Sen. Hillary Clinton got a big financial boost after her Pennsylvania win.

The day that followed Clinton's Pennsylvania win was the biggest day in the history of her campaign, according to Terry McAuliffe, her campaign chairman.

The New York senator raised $10 million through the Internet and had 80,000 new donors, he said.

Compare that to two months ago, when Clinton could not afford to pay staffers and even lent her campaign $5 million from her own pocket.

"There's no such thing as being broke when you have a brand name in politics, and the Clinton name is one of the best brand names in American politics," said Larry Sabato, director of the University of Virginia Center for Politics.

Obama outspent Clinton 3-1 in Pennsylvania, but she still won by about 10 points. Video Watch how the Clinton campaign is playing catch up »

Despite the loss, the Obama campaign says the Illinois senator also raised millions on Wednesday.

"I don't think either candidate is going to lose this campaign or win this campaign on the basis of donations. They're going to win it or lose it based on who the American people and who the Democrats think can deliver the most effective message of change," said Sen. Claire McCaskill, co-chair for Obama's national campaign.

At the end of March, Clinton had just $8 million to spend on primaries, compared to Obama's more than $42 million, according to the latest campaign finance reports.

To date, the Clinton campaign has spent about $163 million, and Obama's campaign has spent more than $189 million.

Both candidates, however, have debt. Obama owes about $660,000, and Clinton is in the red by about $10 million.

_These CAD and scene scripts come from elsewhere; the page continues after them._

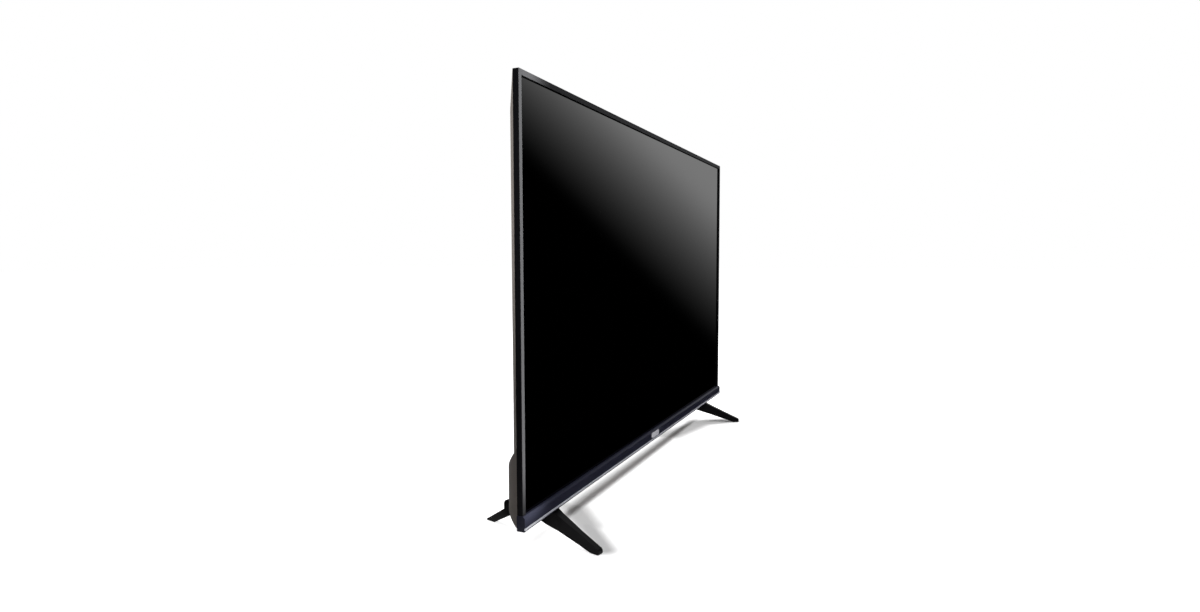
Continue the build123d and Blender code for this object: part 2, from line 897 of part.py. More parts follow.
def cover_screws():
    screws = []
    for x, z in cover_screw_places():
        head = prism(x, z, (slim_depth, slim_depth + cover_screw_head_height), cover_screw_head_radius,
                     head_side_count)
        tip = tray_back - tray_sheet - cover_screw_reach
        shank = prism(x, z, (tip, slim_depth), cover_screw_shank_radius, small_side_count)
        screws.append(head + shank)
    return group(screws)


# The wall bracket posts

def wall_mount_posts():
    mouth = base_depth - wall_mount_recess
    posts = []
    for x, z in wall_mount_places():
        post = prism(x, z, (tray_back, mouth), wall_mount_post_radius, small_side_count)
        hole = (mouth - wall_mount_hole_depth, mouth + overrun)
        posts.append(post - rod(x, z, hole, wall_mount_hole_radius))
    return group(posts)


# The circuit boards and what they carry

main_board_x = (main_board_left, port_wall_x - cover_wall - seat_gap)
power_board_x = (inlet_wall_x + cover_wall + seat_gap, power_board_right)
timing_board_x = (-timing_board_half_width, timing_board_half_width)
board_z = (board_bottom, board_top)
timing_board_z = (board_bottom, board_bottom + timing_board_height)


def board_corners(x, z):
    port_side = port_clear_width if x[1] > port_wall_x - port_clear_width else 0
    return [(px, pz) for px in (x[0] + board_hole_inset, x[1] - board_hole_inset - port_side)
            for pz in (z[0] + board_hole_inset, z[1] - board_hole_inset)]


boards = {"main": (main_board_x, board_z), "power": (power_board_x, board_z),
          "timing": (timing_board_x, timing_board_z)}
all_board_corners = [corner for x, z in boards.values() for corner in board_corners(x, z)]


def circuit_board(name, parts):
    x, z = boards[name]
    body = block(x, (board_front, board_back), z)
    for px, pz, wide, high, tall in parts:
        body += block((px - wide / 2, px + wide / 2), (board_back, board_back + tall),
                      (pz - high / 2, pz + high / 2))
    holes = [prism(cx, cz, (board_front - overrun, board_back + overrun),
                   screw_shank_radius + leg_screw_hole_gap, small_side_count)
             for cx, cz in board_corners(x, z)]
    return body - holes


def board_point(name, shares):
    """A place on a board, as shares of its width and height."""
    x, z = boards[name]
    across, up = shares
    return x[0] + (x[1] - x[0]) * across, z[0] + (z[1] - z[0]) * up


def main_board():
    cx, cz = board_point("main", processor_shares)
    mx, mz = board_point("main", memory_shares)
    tx, tz = board_point("main", tuner_shares)
    return circuit_board("main", [
        (cx, cz, chip_side, chip_side, chip_height),
        (mx, mz, chip_side, chip_side / 2, chip_height),
        (tx, tz, chip_side / 2, chip_side, connector_height)])


def power_board():
    px, pz = board_point("power", power_plug_shares)
    fx, fz = board_point("power", fuse_shares)
    return circuit_board("power", [
        (px, pz, chip_side / 2, chip_side, connector_height),
        (fx, fz, chip_side / 2, chip_side / 2, fuse_height)])


def timing_board():
    cx, cz = board_point("timing", timing_chip_shares)
    rz = board_point("timing", ribbon_socket_shares)[1]
    sockets = [(side * ribbon_x, rz, ribbon_width + 2 * ribbon_thickness, board_hole_inset, chip_height)
               for side in (-1, 1)]
    return circuit_board("timing", [(cx, cz, chip_side / 2, chip_side / 2, chip_height)] + sockets)


def board_standoffs():
    posts = []
    for x, z in all_board_corners:
        post = prism(x, z, (tray_back, board_front), standoff_radius, small_side_count)
        posts.append(post - prism(x, z, (board_back - screw_shank_length - overrun, board_front + overrun),
                                  screw_shank_radius + leg_screw_hole_gap, small_side_count))
    return group(posts)


def board_screws():
    screws = []
    for x, z in all_board_corners:
        head = prism(x, z, (board_back, board_back + screw_head_height), screw_head_radius, small_side_count)
        shank = prism(x, z, (board_back - screw_shank_length, board_back), screw_shank_radius,
                      small_side_count)
        screws.append(head + shank)
    return group(screws)


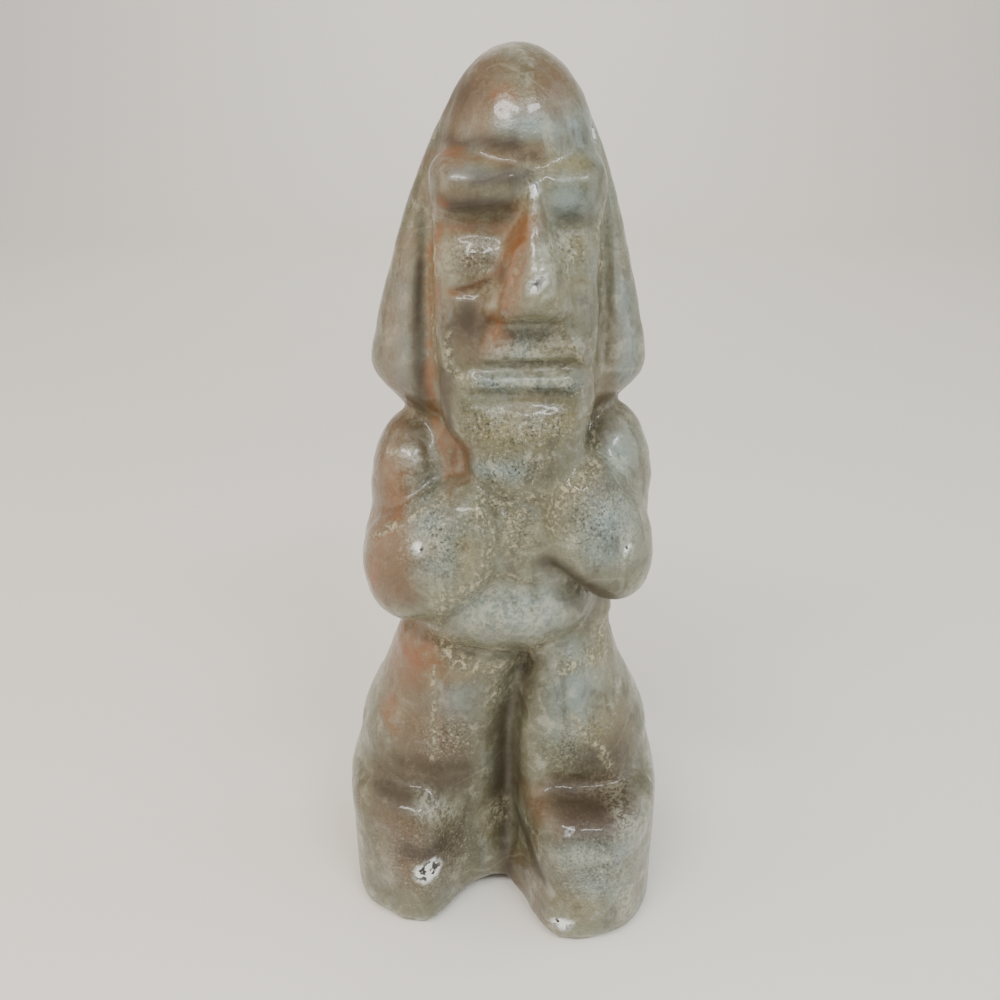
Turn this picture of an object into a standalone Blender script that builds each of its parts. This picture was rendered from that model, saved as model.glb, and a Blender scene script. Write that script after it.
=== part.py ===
"""A standing warrior figurine carved from one block of polished stone.

The figure wears a pointed hood with long side flaps and holds its forearms folded across the chest.
It stands on two blocky feet. It faces -Y, +X is the figure's left hand side, and +Z is up. The origin
is on the ground, under the middle of the figure.

The carving is laid out as shares of the figure's height, as a carver scales a figure up or down.
"""

import math

import bpy
import bmesh
from mathutils import Euler, Matrix, Vector
from mathutils.bvhtree import BVHTree

# Driving dimensions, in metres
FIGURE_HEIGHT = 0.180
FINEST_DETAIL = 0.0011
TRIANGLE_BUDGET = 9200

# Everything below is a share of FIGURE_HEIGHT, with x to the right seen from in front, y to the back.
# Right and left are the figure's own, so its left is at +x. Where the carver's two sides differ, a
# value is given for each.
SIDES = {"right": -1, "left": 1}

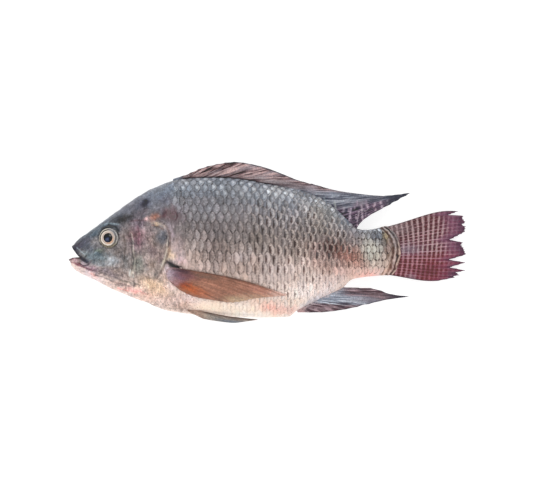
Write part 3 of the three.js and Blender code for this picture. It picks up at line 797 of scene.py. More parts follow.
def fin_material(name):
    wet = Shader(name, roughness=0.4, coat=0.25, subsurface=0.1)
    grain = wet.noise(1300)
    light = wet.times(wet.varied(grain, 0.8), wet.varied(wet.noise(700, 2), 0.5))
    height = wet.math("ADD", grain, wet.times(wet.noise(3000, 2), 0.4))
    roughness = wet.math("ADD", 0.32, wet.times(grain, 0.25))
    return wet.finish(wet.scaled(wet.field("tone"), light), height, 0.00014, roughness)


def eye_material():
    wet = Shader("wet_eye", roughness=0.25, coat=0.3, subsurface=0.0)
    wet.surface.inputs["IOR"].default_value = 1.2
    wet.surface.inputs["Coat Roughness"].default_value = 0.03
    grain = wet.noise(1600)
    return wet.finish(wet.scaled(wet.field("tone"), wet.varied(grain, 0.5)), grain, 0.00002)


# ---- Skin ------------------------------------------------------------------------------------

# The mouth pocket's rings, each as a share of the ring of the lips.
POCKET_SIZES = [0.04, 0.12, 0.22, 0.34, 0.46, 0.58, 0.7, 0.8, 0.88, 0.94, 0.98]
THROAT = (66, 44, 48)
INNER_LIP = (176, 134, 136)
HEAD_RINGS, HEAD_CROWDING = 110, 1.15     # closer rings near the lips
SHOULDER_END, SHOULDER_STEP = 30, 0.15
TRUNK_END, TRUNK_RINGS = 76, 60
STALK_RINGS = 34
CLOSING_LENGTH, CLOSING_RINGS = 0.6, 8    # the rounded end of the stalk, inside the tail
CLOSED_TO = 0.02


def skin_grid():
    """The body's surface as a grid of rings, with the outline place of each point."""
    angle = np.linspace(0, 2 * np.pi, RING_CORNERS, endpoint=False)[None, :]
    head = np.linspace(0, 1, HEAD_RINGS, endpoint=False) ** HEAD_CROWDING
    shoulder = np.arange(HEAD_RINGS_END, SHOULDER_END, SHOULDER_STEP)
    trunk = np.linspace(SHOULDER_END, TRUNK_END, TRUNK_RINGS, endpoint=False)
    stalk = np.linspace(TRUNK_END, STALK_END - CLOSING_LENGTH, STALK_RINGS)
    closing = STALK_END - CLOSING_LENGTH * np.linspace(1, 0, CLOSING_RINGS)[1:] ** 2
    upright = np.concatenate([np.full(HEAD_RINGS, HEAD_RINGS_END), shoulder, trunk, stalk, closing])
    share = np.concatenate([head, np.ones(len(upright) - HEAD_RINGS)])
    along, up, height = ring_points(share[:, None], upright[:, None], angle)
    height[-len(closing):] *= np.sqrt(np.linspace(1, CLOSED_TO, len(closing)))[:, None]
    points = place(along, up, height)
    girth = girth_of(points)
    points += normals_of(points) * (relief(along, up, girth) * MM)[..., None]
    return upright, along, up, girth, points


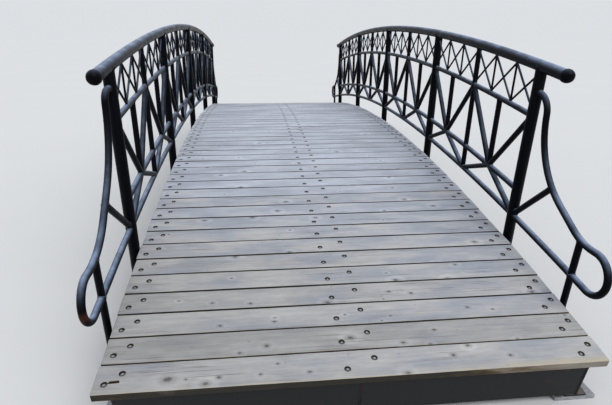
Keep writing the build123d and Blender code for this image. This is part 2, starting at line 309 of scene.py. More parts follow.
def make_piece(
    name: str, surface: Surface, material: Material, stands_for: list[str],
    sharp_above: float = 35.0,
) -> None:
    """Put a surface into the scene as a piece of the bridge.

    Args:
        name: the piece's name.
        surface: its points, faces and marks.
        material: its finish.
        stands_for: names of the CAD nodes that it takes the place of.
        sharp_above: angle in degrees between faces above which an edge stays sharp.
    """
    mesh = bpy.data.meshes.new(name)
    sizes = np.concatenate([np.full(len(rows), rows.shape[1]) for rows in surface.faces])
    corners = np.concatenate([rows.ravel() for rows in surface.faces]).astype(np.int32)
    mesh.vertices.add(len(surface.points))
    mesh.vertices.foreach_set("co", surface.points.astype(np.float32).ravel())
    mesh.loops.add(len(corners))
    mesh.loops.foreach_set("vertex_index", corners)
    mesh.polygons.add(len(sizes))
    starts = np.concatenate([[0], np.cumsum(sizes)[:-1]]).astype(np.int32)
    mesh.polygons.foreach_set("loop_start", starts)
    for mark, values in surface.marks.items():
        kind, key = ("FLOAT_VECTOR", "vector") if values.ndim == 2 else ("FLOAT", "value")
        attribute = mesh.attributes.new(mark, kind, "POINT")
        attribute.data.foreach_set(key, values.astype(np.float32).ravel())
    mesh.update(calc_edges=True)
    mesh.validate()
    mesh.shade_smooth()
    mesh.set_sharp_from_angle(angle=np.radians(sharp_above))
    mesh.materials.append(material)
    piece = bpy.data.objects.new(name, mesh)
    bpy.context.scene.collection.objects.link(piece)
    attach(piece, BODY)
    if stands_for:
        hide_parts(*stands_for)
    LOG.info("%s: %d points, %d faces", name, len(surface.points), len(sizes))


def dress_node(name: str, material: Material) -> None:
    """Give a CAD node that stays in view its finish."""
    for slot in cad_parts[name].material_slots:
        slot.material = material
    LOG.info("%s: kept, finished in %s", name, material.name)


# Shader trees


@dataclass
class Graph:
    """A node tree and short ways to add nodes to it."""

    tree: Tree

    def feed(self, socket: Socket, value: Link) -> None:
        """Link a socket into an input, or set the input's value."""
        if isinstance(value, Socket):
            self.tree.links.new(value, socket)
        else:
            socket.default_value = value

    def add(self, kind: str, inputs: dict[str | int, Link] | None = None, **extra: object) -> bpy.types.Node:
        """Add a node.

        Args:
            kind: the node's type.
            inputs: values or links by the input's name or number.
            **extra: the node's own properties.

        Returns:
            The new node.
        """
        node = self.tree.nodes.new(kind)
        for name, value in extra.items():
            setattr(node, name, value)
        for key, value in (inputs or {}).items():
            self.feed(node.inputs[key], value)
        return node

    def math(self, operation: str, *values: Link, clamp: bool = False) -> Socket:
        """Return the result of a Math node of one, two or three values."""
        inputs = dict(enumerate(values))
        return self.add("ShaderNodeMath", inputs, operation=operation, use_clamp=clamp).outputs[0]

    def product(self, first: Link, *others: Link, clamp: bool = False) -> Socket:
        """Return values multiplied in turn, kept between 0 and 1 if clamp is set."""
        for value in others[:-1]:
            first = self.math("MULTIPLY", first, value)
        return self.math("MULTIPLY", first, others[-1], clamp=clamp)

    def weighted(self, *terms: tuple[Link, float], onto: Link = 0.0) -> Socket:
        """Return the sum of one value and of others times their weights."""
        for value, weight in terms:
            onto = self.math("MULTIPLY_ADD", value, weight, onto)
        return onto

    def vector(self, operation: str, first: Link, second: Link) -> Socket:
        """Return the vector that a Vector Math node gives."""
        return self.add("ShaderNodeVectorMath", {0: first, 1: second}, operation=operation).outputs[0]

    def measure(self, operation: str, *vectors: Link) -> Socket:
        """Return the number that a Vector Math node gives, such as a length."""
        inputs = dict(enumerate(vectors))
        return self.add("ShaderNodeVectorMath", inputs, operation=operation).outputs["Value"]

    @staticmethod
    def rgba(colour: Link) -> Link:
        """Return a colour of three numbers with an alpha of one, and a link as it is."""
        return (*colour, 1.0) if isinstance(colour, tuple) and len(colour) == 3 else colour

    def mix(self, share: Link, first: Link, second: Link, blend: str = "MIX") -> Socket:
        """Return a colour between two, or their blend."""
        inputs = {0: share, 6: self.rgba(first), 7: self.rgba(second)}
        return self.add("ShaderNodeMix", inputs, data_type="RGBA", blend_type=blend).outputs[2]

    def coated(self, colour: Link, *coats: tuple[Link, Link]) -> Socket:
        """Return a colour under coats, each given by how much it covers and its colour."""
        for cover, coat in coats:
            colour = self.mix(cover, colour, coat)
        return colour

    def step(self, value: Link, low: float, high: float, to_low: float = 0.0, to_high: float = 1.0) -> Socket:
        """Return a value eased from to_low to to_high as the input goes from low to high."""
        inputs = {"Value": value, "From Min": low, "From Max": high, "To Min": to_low, "To Max": to_high}
        return self.add("ShaderNodeMapRange", inputs, interpolation_type="SMOOTHSTEP").outputs["Result"]

    def noise(self, vector: Link, scale: Link, detail: float = 2.0, roughness: float = 0.5) -> Socket:
        """Return the value of a Noise Texture, about 0 to 1."""
        inputs = {"Vector": vector, "Scale": scale, "Detail": detail, "Roughness": roughness}
        return self.add("ShaderNodeTexNoise", inputs).outputs[0]

    def drawn_out(
        self, vector: Link, along: float, across: float, detail: float, roughness: float = 0.5
    ) -> Socket:
        """Return noise with a number of swellings in a metre along x, and another across it."""
        return self.noise(self.vector("MULTIPLY", vector, (along, across, across)), 1.0, detail, roughness)

    def place(self) -> Socket:
        """Return the point's place in the bridge's frame, in metres."""
        return self.add("ShaderNodeTexCoord").outputs["Object"]

    def normal(self) -> Socket:
        """Return the surface's normal."""
        return self.add("ShaderNodeNewGeometry").outputs["Normal"]

    def mark(self, name: str, output: str = "Fac") -> Socket:
        """Return a named mark of the piece, as one number or, with the output Vector, as three."""
        node = self.add("ShaderNodeAttribute", attribute_name=name, attribute_type="GEOMETRY")
        return node.outputs[output]

    def parts(self, vector: Link) -> list[Socket]:
        """Return the three numbers of a vector."""
        return list(self.add("ShaderNodeSeparateXYZ", {0: vector}).outputs)

    def group(self, tree: Tree, inputs: dict[str, Link]) -> dict[str, Socket]:
        """Place a shared effect with its own values, and return its outputs by name."""
        return dict(self.add("ShaderNodeGroup", inputs, node_tree=tree).outputs.items())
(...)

With Indiana less than two weeks away, Clinton is not hesitating to ask for cash.

"We can only keep winning if we can keep competing with an opponent who outspends us so massively," she said in her victory speech Tuesday. Video Watch Clinton ask for cash »

Jennifer Donahue, political director of the New Hampshire Institute of Politics, says there is "no doubt" Clinton needs the money to win Indiana.

"She needs a lot of cash on hand to run a good, strong, ground operation to get out the vote," she said.

Clinton is turning to small donors to help pad her account.


The main page of her presidential Web site now reads,"Thank you, Pennsylvania. Keep the momentum going. Contribute $5 below."